WHAT TO PRODUCE
Output a verbatim copy of the data, cut off after the line that contains "bearing_diameter = 8.7; // [8:0.1:9.2]".

DATA EXTRACT
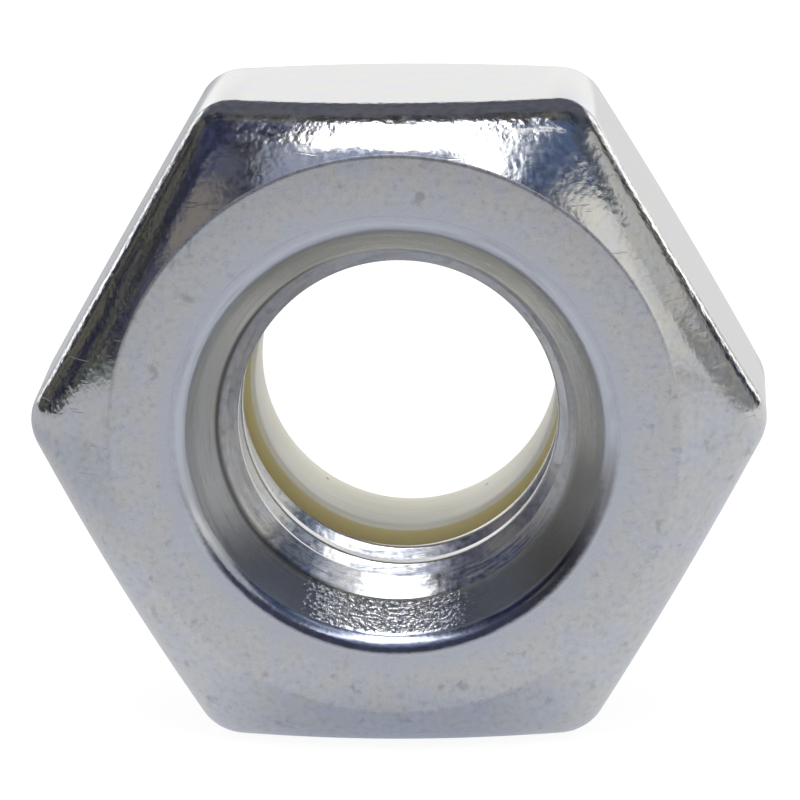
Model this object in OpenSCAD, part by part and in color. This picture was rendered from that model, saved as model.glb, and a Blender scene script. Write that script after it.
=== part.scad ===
// Hexagon lock nut with a nylon ring, for a 6 mm bolt with a 1 mm pitch.
// The nut stands on one flat. Its thread axis is the Y axis, and the bearing face lies in
// the plane y = 0 and faces -Y. The crown with the locking ring points to +Y.
// Every piece is drawn upright, bearing face down on z = 0, and then laid on its flat.
// The fine thread itself is left out: the hole is its minor diameter.

/* [Hexagon] */
// Width across two opposite flats
across_flats = 10; // [9.6:0.1:10.6]
// Depth of a flat's back edge below the bearing face, at the middle of the flat
flat_depth = 4.6; // [4.2:0.1:4.7]
// Radius that rounds the six upright corners between the flats
corner_radius = 0.7; // [0.5:0.1:1.2]
// Slope of the turned chamfers, measured from the bearing face, in degrees
chamfer_angle = 30; // [20:1:35]
// Diameter of the flat bearing face inside its chamfer
bearing_diameter = 8.7; // [8:0.1:9.2]

/* [Thread hole] */
// Minor diameter of the thread
minor_diameter = 4.917; // [4.8:0.001:5.1]
// Diameter at which the bearing face starts to round into the mouth of the hole
mouth_diameter = 6.9; // [6.6:0.1:7.4]
// Radius of the rounded mouth
mouth_radius = 0.35; // [0.2:0.05:0.5]
// Angle of the countersink between its two sides, in degrees
countersink_angle = 60; // [50:5:90]
// Depth at which the countersink runs into the tap's lead chamfer
lead_depth = 0.85; // [0.7:0.05:1]
// Angle of the lead chamfer between its two sides, in degrees
lead_angle = 90; // [70:5:100]
// Depth at which the last full crest of the thread ends
thread_end = 2.95; // [2.5:0.05:3.2]
// Angle of the cone that opens the thread towards the locking ring, in degrees
exit_angle = 60; // [40:5:80]

/* [Crown] */
// Height of the whole nut along its axis
nut_height = 6; // [5.9:0.1:6.6]
// Outer diameter of the crown
crown_diameter = 8.8; // [8.6:0.1:9.2]
// Thickness of the crown's wall and of its rolled rim
crown_wall = 0.55; // [0.45:0.05:0.65]
// Outer radius of the bend where the rim is rolled over the ring
roll_radius = 0.75; // [0.7:0.05:0.9]
// Diameter of the opening inside the rolled rim
rim_opening = 6.6; // [6:0.1:6.8]
// Radius of the fillet between the hexagon and the crown
crown_fillet = 0.2; // [0.1:0.05:0.25]

/* [Locking ring] */
// Bore of the nylon ring, a little smaller than the thread's minor diameter
ring_bore = 4.74; // [4.5:0.01:4.9]
// Depth of the shoulder that the ring sits on
ring_seat = 3.85; // [3.7:0.05:4.1]
// How far the ring's back face lies inside the rim's end
ring_recess = 0.25; // [0.1:0.05:0.4]
// Radius that rounds both edges of the ring's bore
ring_edge_radius = 0.12; // [0.06:0.02:0.2]
// Radius that rounds the ring's back face down towards the rim
ring_back_radius = 0.3; // [0.2:0.05:0.35]
// Clearance between the ring and the metal around it
ring_clearance = 0.02; // [0.01:0.01:0.05]

/* [Hidden] */
$fn = 96;

// Room that a cut runs past the face it opens
overrun = 1;
// A rounding runs this deep through the face that it blends into, so that the two cross at
// a shallow angle and leave no sliver
run_out = 0.006;

flat_radius = across_flats / 2;
bearing_radius = bearing_diameter / 2;
// A sharp hexagon reaches this far at its corners
sharp_radius = flat_radius / cos(30);
chamfer_reach = sharp_radius + overrun;

// Section of the crown
crown_radius = crown_diameter / 2;
shoulder_height = flat_depth + (flat_radius - crown_radius) * tan(chamfer_angle);
roll_center = [crown_radius - roll_radius, nut_height - roll_radius];
rim_radius = rim_opening / 2;
tip_radius = crown_wall / 2;
tip_center = [rim_radius + tip_radius, nut_height - tip_radius];
seat_radius = crown_radius - crown_wall;
seat_roll_radius = roll_radius - crown_wall;

// Section of the threaded hole
minor_radius = minor_diameter / 2;
countersink_half = countersink_angle / 2;
lead_half = lead_angle / 2;
mouth_center = [mouth_diameter / 2, mouth_radius];
// Where the rounded mouth runs into the countersink
mouth_end = mouth_center
    - (mouth_radius - run_out) * [cos(countersink_half), sin(countersink_half)];
lead_radius = mouth_end.x - (lead_depth - mouth_end.y) * tan(countersink_half);
first_crest = lead_depth + (lead_radius - minor_radius) / tan(lead_half);
exit_radius = minor_radius + (ring_seat - thread_end) * tan(exit_angle / 2);

// Section of the locking ring
bore_radius = ring_bore / 2;
ring_radius = seat_radius - ring_clearance;
ring_back = nut_height - ring_recess;
ring_under_rim = nut_height - crown_wall - ring_clearance;
ring_roll_radius = seat_roll_radius - ring_clearance;
ring_step_radius = rim_radius - ring_clearance;

// Turns an upright piece so that the nut stands on a flat, its bearing face to -Y
module on_its_flat() {
    rotate([-90, 0, 0])
        children();
}

// The six sides of the hexagon with round corners between them, upright
module hexagon_sides() {
    center_radius = (flat_radius - corner_radius) / cos(30);
    tangent_half = center_radius / 2;
    linear_extrude(height = nut_height) {
        polygon([for (side = [0 : 5], end = [-1, 1])
            [flat_radius * cos(60 * side + 30) - end * tangent_half * sin(60 * side + 30),
             flat_radius * sin(60 * side + 30) + end * tangent_half * cos(60 * side + 30)]]);
        for (corner = [0 : 5])
            rotate(60 * corner)
                translate([center_radius, 0])
                    circle(r = corner_radius + run_out);
    }
}

// The round blank that the chamfers at both ends of the hexagon are turned on
module turned_blank() {
    rise = (chamfer_reach - bearing_radius) * tan(chamfer_angle);
    fall = (chamfer_reach - crown_radius) * tan(chamfer_angle);
    rotate_extrude()
        polygon([
            [0, 0],
            [bearing_radius, 0],
            [chamfer_reach, rise],
            [chamfer_reach, shoulder_height - fall],
            [crown_radius, shoulder_height],
            [0, shoulder_height]
        ]);
}

// The fillet that runs from the back chamfer up the side of the crown
module crown_fillet_section() {
    fillet_center = [
        crown_radius + crown_fillet,
        shoulder_height + crown_fillet * tan(chamfer_angle)
    ];
    foot = fillet_center - crown_fillet * [sin(chamfer_angle), cos(chamfer_angle)];
    difference() {
        polygon([
            [crown_radius - crown_wall / 2, shoulder_height - crown_wall],
            foot,
            fillet_center,
            [crown_radius, fillet_center.y],
            [crown_radius - crown_wall / 2, fillet_center.y]
        ]);
        translate(fillet_center)
            circle(r = crown_fillet);
    }
}

// The crown's outside in section: a straight wall, the rolled bend and the flat rim
module crown_section() {
    square([crown_radius, roll_center.y]);
    translate(roll_center)
        circle(r = roll_radius);
    square([roll_center.x, nut_height]);
}

module crown_outside() {
    rotate_extrude() {
        intersection() {
            crown_section();
            translate([0, shoulder_height - crown_wall])
                square([crown_radius, nut_height]);
        }
        crown_fillet_section();
    }
}

// The mouth, the countersink, the lead chamfer, the thread's minor diameter and the cone
// behind it
module thread_hole() {
    rotate_extrude()
        difference() {
            polygon([
                [0, -overrun],
                [mouth_center.x, -overrun],
                [mouth_center.x, mouth_center.y],
                mouth_end,
                [lead_radius, lead_depth],
                [minor_radius, first_crest],
                [minor_radius, thread_end],
                [exit_radius, ring_seat],
                [0, ring_seat]
            ]);
            translate(mouth_center)
                circle(r = mouth_radius);
        }
}

// The seat of the locking ring, under the rolled rim and open through it
module ring_seat_space() {
    rotate_extrude() {
        translate([0, ring_seat])
            square([seat_radius, roll_center.y - ring_seat]);
        translate([0, ring_seat])
            square([seat_radius - seat_roll_radius, nut_height - crown_wall - ring_seat]);
        translate([seat_radius - seat_roll_radius, roll_center.y])
            circle(r = seat_roll_radius);
        difference() {
            translate([0, ring_seat])
                square([tip_center.x, nut_height + overrun - ring_seat]);
            translate(tip_center)
                circle(r = tip_radius);
        }
    }
}

module nut_body() {
    color("lightsteelblue")
        on_its_flat()
            difference() {
                union() {
                    intersection() {
                        hexagon_sides();
                        turned_blank();
                    }
                    crown_outside();
                }
                thread_hole();
                ring_seat_space();
            }
}

// What an edge of the ring loses to its rounding. The metal that stays lies inward of the
// edge: out is -1 where the edge faces the axis, up is -1 where it faces the bolt head.
module edge_cut(edge, radius, out, up) {
    center = edge - radius * [out, up];
    difference() {
        translate([min(center.x, center.x + out * overrun), min(center.y, center.y + up * overrun)])
            square(overrun);
        translate(center)
            circle(r = radius);
    }
}

module locking_ring() {
    color("cornsilk")
        on_its_flat()
            rotate_extrude()
                difference() {
                    union() {
                        translate([bore_radius, ring_seat])
                            square([ring_step_radius - bore_radius, ring_back - ring_seat]);
                        translate([bore_radius, ring_seat])
                            square([ring_radius - ring_roll_radius - bore_radius,
                                    ring_under_rim - ring_seat]);
                        translate([bore_radius, ring_seat])
                            square([ring_radius - bore_radius,
                                    ring_under_rim - ring_roll_radius - ring_seat]);
                        translate([ring_radius - ring_roll_radius,
                                   ring_under_rim - ring_roll_radius])
                            circle(r = ring_roll_radius);
                    }
                    edge_cut([bore_radius, ring_seat], ring_edge_radius, -1, -1);
                    edge_cut([bore_radius, ring_back], ring_edge_radius, -1, 1);
                    edge_cut([ring_step_radius, ring_back], ring_back_radius, 1, 1);
                }
}

nut_body();
locking_ring();
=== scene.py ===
"""A zinc-plated steel lock nut with a nylon ring, standing on one flat of its hexagon."""

from math import cos, pi, radians, sin, tan
from types import SimpleNamespace

import bmesh
import bpy
from mathutils import Matrix, Vector


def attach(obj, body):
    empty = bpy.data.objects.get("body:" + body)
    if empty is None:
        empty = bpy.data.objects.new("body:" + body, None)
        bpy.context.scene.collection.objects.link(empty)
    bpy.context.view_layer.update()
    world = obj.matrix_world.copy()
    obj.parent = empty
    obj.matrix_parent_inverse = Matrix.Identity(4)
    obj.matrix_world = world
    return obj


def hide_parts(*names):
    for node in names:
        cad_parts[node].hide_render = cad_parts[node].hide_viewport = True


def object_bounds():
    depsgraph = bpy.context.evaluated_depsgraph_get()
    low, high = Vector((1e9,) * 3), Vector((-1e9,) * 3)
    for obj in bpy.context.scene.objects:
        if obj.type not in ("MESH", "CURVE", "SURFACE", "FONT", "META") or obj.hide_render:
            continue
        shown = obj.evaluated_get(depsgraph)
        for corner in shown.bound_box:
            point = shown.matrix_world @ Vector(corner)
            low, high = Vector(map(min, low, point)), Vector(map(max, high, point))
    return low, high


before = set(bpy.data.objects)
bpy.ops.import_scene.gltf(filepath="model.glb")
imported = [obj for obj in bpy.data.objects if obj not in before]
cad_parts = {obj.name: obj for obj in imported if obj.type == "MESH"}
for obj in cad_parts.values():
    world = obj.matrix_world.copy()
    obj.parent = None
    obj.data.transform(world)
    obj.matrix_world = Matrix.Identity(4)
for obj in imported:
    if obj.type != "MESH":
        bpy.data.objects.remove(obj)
cad_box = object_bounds()


# Camera. A long lens, a hand's width from the nut, looks a little down on it and a little
# from the right, so that the hole shows its lower wall and the top flat shows as a band.
mm = 0.001
eye = Vector((4.49, -91.8, 22.3)) * mm
aim = Vector((-0.045, 2.97, -0.11)) * mm
lens_mm = 280.4
sensor_mm = 36
roll = radians(0.8)

camera_data = bpy.data.cameras.new("camera")
camera_data.sensor_width = sensor_mm
camera_data.lens = lens_mm
camera_data.clip_start = 0.01
camera_data.clip_end = 10
camera = bpy.data.objects.new("camera", camera_data)
camera.location = eye
camera.rotation_euler = (
    (aim - eye).to_track_quat("-Z", "Y").to_matrix() @ Matrix.Rotation(-roll, 3, "Z")
).to_euler()
bpy.context.collection.objects.link(camera)
bpy.context.scene.camera = camera
bpy.context.scene.view_settings.view_transform = "Standard"


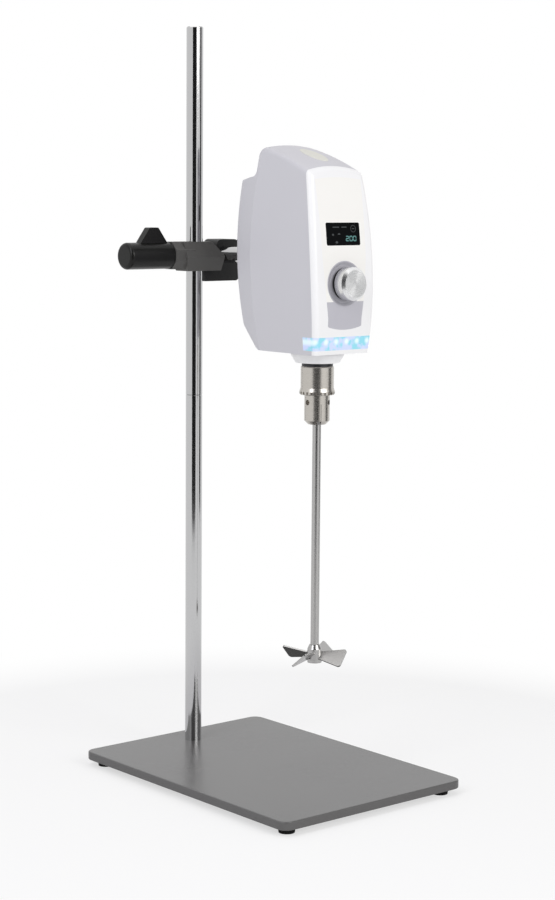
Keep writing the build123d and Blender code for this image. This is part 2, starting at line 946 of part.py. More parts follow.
def drive_board():
    return at_spindle(board(drive_board_bottom, drive_board_top) - slab(-far, motor_radius + 1))


def motor_stator():
    can = cylinder_between((0, 0, chassis_z), (0, 0, motor_top), motor_radius)
    can -= cylinder_between((0, 0, chassis_z), (0, 0, motor_top), motor_bore)
    return at_spindle(can)


def motor_cap_plate():
    cap = cylinder_between((0, 0, motor_top), (0, 0, cap_top), motor_radius)
    cap -= cylinder_between((0, 0, motor_top), (0, 0, cap_top), upper_bearing_radius)
    for x, y in motor_screw_places():
        cap -= cylinder_between((x, y, cap_top - motor_screw_grip), (x, y, cap_top), motor_screw_radius)
    return at_spindle(cap)


def motor_screws():
    solids = []
    for x, y in motor_screw_places():
        shank = cylinder_between((x, y, cap_top - motor_screw_grip), (x, y, cap_top), motor_screw_radius)
        head = cylinder_between((x, y, cap_top), (x, y, cap_top + motor_screw_head), motor_screw_head_radius)
        solids.append(at_spindle(shank + head))
    return Compound(children=solids)


def ring(low_z, high_z, outer, inner):
    solid = cylinder_between((0, 0, low_z), (0, 0, high_z), outer)
    solid -= cylinder_between((0, 0, low_z), (0, 0, high_z), inner)
    return at_spindle(solid)


def lower_bearing():
    low = collar_bottom + lower_bearing_lip
    return ring(low, chassis_z, lower_bearing_radius, spindle_radius + running_gap)


def upper_bearing():
    return ring(motor_top, cap_top, upper_bearing_radius, spindle_radius + running_gap)


def spindle_collar():
    """Cone-shaped nose that covers the lower bearing."""
    low = collar_bottom + lower_bearing_lip
    outline = [
        (collar_bore, collar_bottom),
        (collar_bottom_radius, collar_bottom),
        (collar_top_radius, head_bottom - 2),
        (collar_top_radius, head_bottom),
        (lower_bearing_radius, head_bottom),
        (lower_bearing_radius, low),
        (collar_bore, low),
    ]
    return turned(outline, spindle_x, spindle_y)


def motor_rotor():
    outer = motor_bore - rotor_gap
    return ring(chassis_z + rotor_inset, motor_top - rotor_inset, outer, spindle_radius)


def spindle_shaft():
    low = chuck_top - spindle_in_chuck
    return at_spindle(cylinder_between((0, 0, low), (0, 0, spindle_top), spindle_radius))


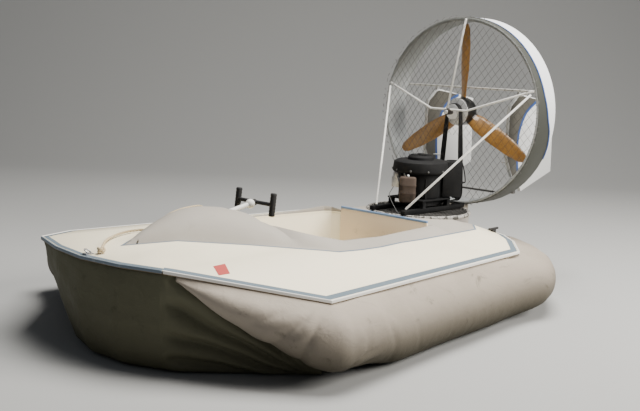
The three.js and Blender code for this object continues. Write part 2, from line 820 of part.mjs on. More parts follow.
// Belt from the crank pulley, round two idlers, up to the propeller pulley
function beltPath() {
  const half = [];
  for (let i = 0; i <= 5; i += 1) {
    const a = (i / 5) * (Math.PI / 2);
    half.push([LIFT_X + beltAtCrank * Math.cos(a), beltAtCrank * Math.sin(a), CRANK_PULLEY_Z]);
  }
  for (let i = 0; i <= 4; i += 1) {
    const a = (i / 4) * (Math.PI / 2);
    half.push([idlerX - beltAtIdler * Math.sin(a), beltAtCrank, idlerZ - beltAtIdler * Math.cos(a)]);
  }
  for (let i = 0; i <= 6; i += 1) {
    const a = (i / 6) * (Math.PI / 2);
    half.push([PROP_PULLEY_X, beltAtProp * Math.cos(a), DUCT_Z + beltAtProp * Math.sin(a)]);
  }
  return [...half, ...mirrored(half.slice(1, -1)).reverse()];
}

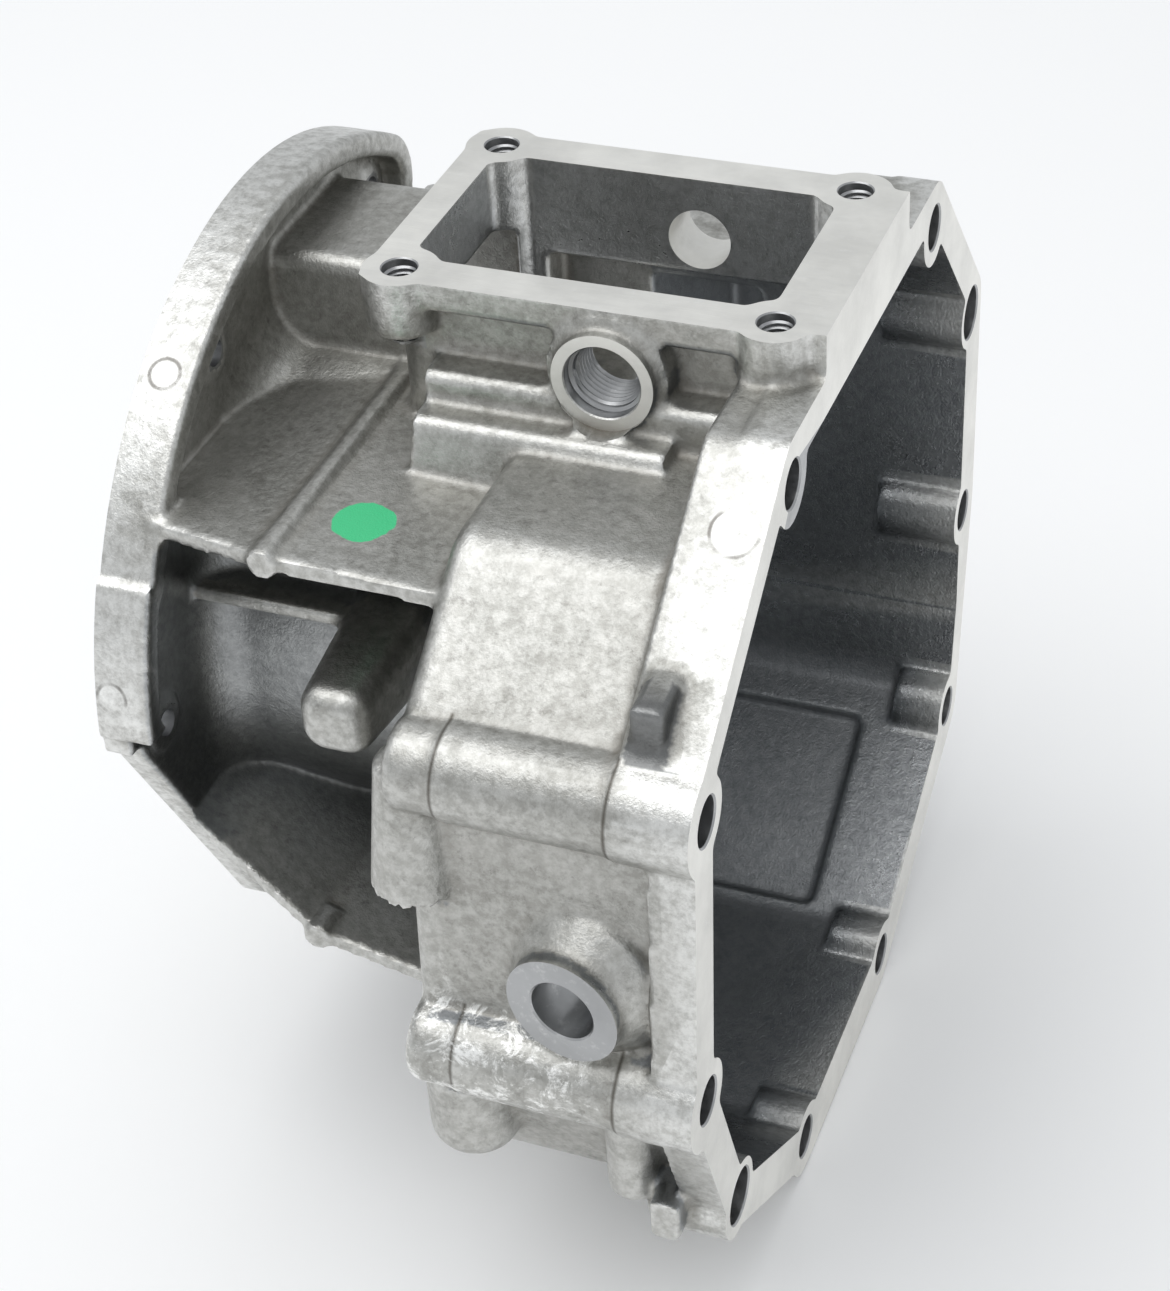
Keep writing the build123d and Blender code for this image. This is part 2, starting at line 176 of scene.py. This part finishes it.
fill_hole(casting, plug_mouth, plug_out, PLUG_SEAT_R, PLUG_SEAT_DEPTH + SPARE_DEPTH)
fill_hole(casting, plug_mouth, plug_out, PLUG_R, 0.0147)
fill_hole(casting, far_mouth, far_out, PLAIN_R, 0.0147)
fill_hole(casting, sensor_mouth, sensor_out, SENSOR_R, 0.0150)
casting.to_mesh(housing.data)
casting.free()
housing.data.materials.clear()

die = housing.modifiers.new("die_corners", "REMESH")
die.mode = "VOXEL"
die.voxel_size = 0.0009
soft = housing.modifiers.new("soft_corners", "SMOOTH")
soft.factor = 0.5
soft.iterations = 5
apply_changes(housing)


# The broken end of the upright post.
# The post is the stub of a gate, where the metal ran in. It was knocked off after casting and
# never dressed, so its end is ragged.
POST_X, POST_Y = 0.0835, -0.1145
RAGGED_TO = 0.0011


def ripple(x, y, z):
    """A rough, repeatable unevenness between -1 and 1."""
    return (
        np.sin(x * 2100 + 3 * np.sin(y * 900)) + np.sin(y * 2700 + 2 * np.sin(z * 1300))
        + np.sin((x + z) * 3900)
    ) / 3


def read(items, what, wide, kind=float):
    """A row of numbers for each vertex, edge or face."""
    values = np.empty(len(items) * wide, dtype=kind)
    items.foreach_get(what, values)
    return values.reshape(-1, wide)


spots = read(housing.data.vertices, "co", 3)
beside_post = np.hypot(spots[:, 0] - POST_X, spots[:, 1] - POST_Y)
broken = (beside_post < 0.0115) & (spots[:, 1] < -0.1085)
broken &= (spots[:, 2] < 0.006) & (spots[:, 2] > -0.003)
ragged = ripple(spots[:, 0], spots[:, 1], spots[:, 2])
fading = np.clip(1 - (spots[:, 2] - 0.0005) / 0.0055, 0, 1)
spots[broken, 2] += (ragged * RAGGED_TO * fading)[broken]
housing.data.vertices.foreach_set("co", spots.ravel())
housing.data.update()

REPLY
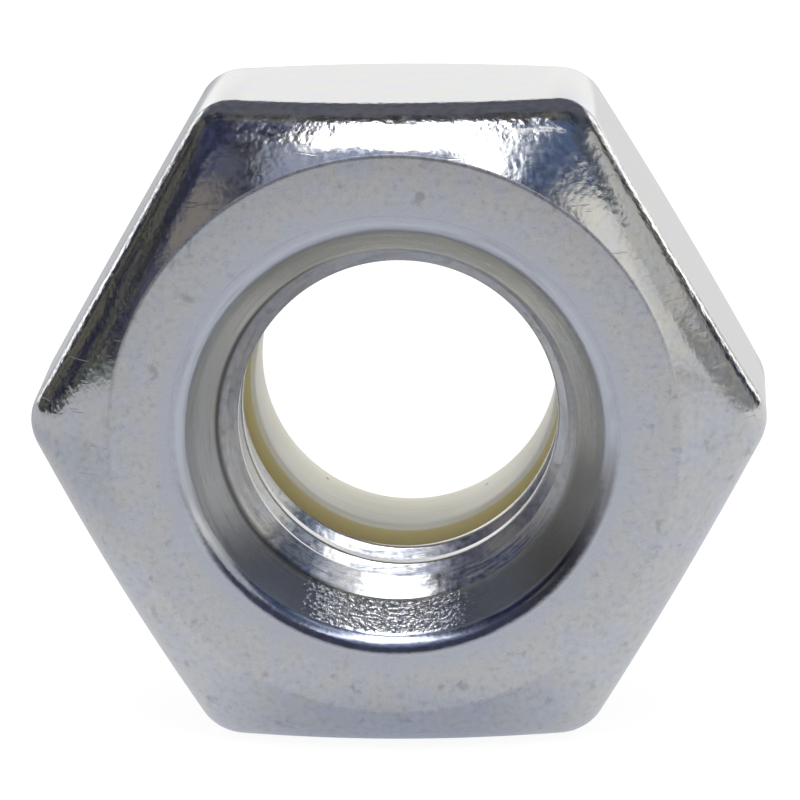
Model this object in OpenSCAD, part by part and in color. This picture was rendered from that model, saved as model.glb, and a Blender scene script. Write that script after it.
=== part.scad ===
// Hexagon lock nut with a nylon ring, for a 6 mm bolt with a 1 mm pitch.
// The nut stands on one flat. Its thread axis is the Y axis, and the bearing face lies in
// the plane y = 0 and faces -Y. The crown with the locking ring points to +Y.
// Every piece is drawn upright, bearing face down on z = 0, and then laid on its flat.
// The fine thread itself is left out: the hole is its minor diameter.

/* [Hexagon] */
// Width across two opposite flats
across_flats = 10; // [9.6:0.1:10.6]
// Depth of a flat's back edge below the bearing face, at the middle of the flat
flat_depth = 4.6; // [4.2:0.1:4.7]
// Radius that rounds the six upright corners between the flats
corner_radius = 0.7; // [0.5:0.1:1.2]
// Slope of the turned chamfers, measured from the bearing face, in degrees
chamfer_angle = 30; // [20:1:35]
// Diameter of the flat bearing face inside its chamfer
bearing_diameter = 8.7; // [8:0.1:9.2]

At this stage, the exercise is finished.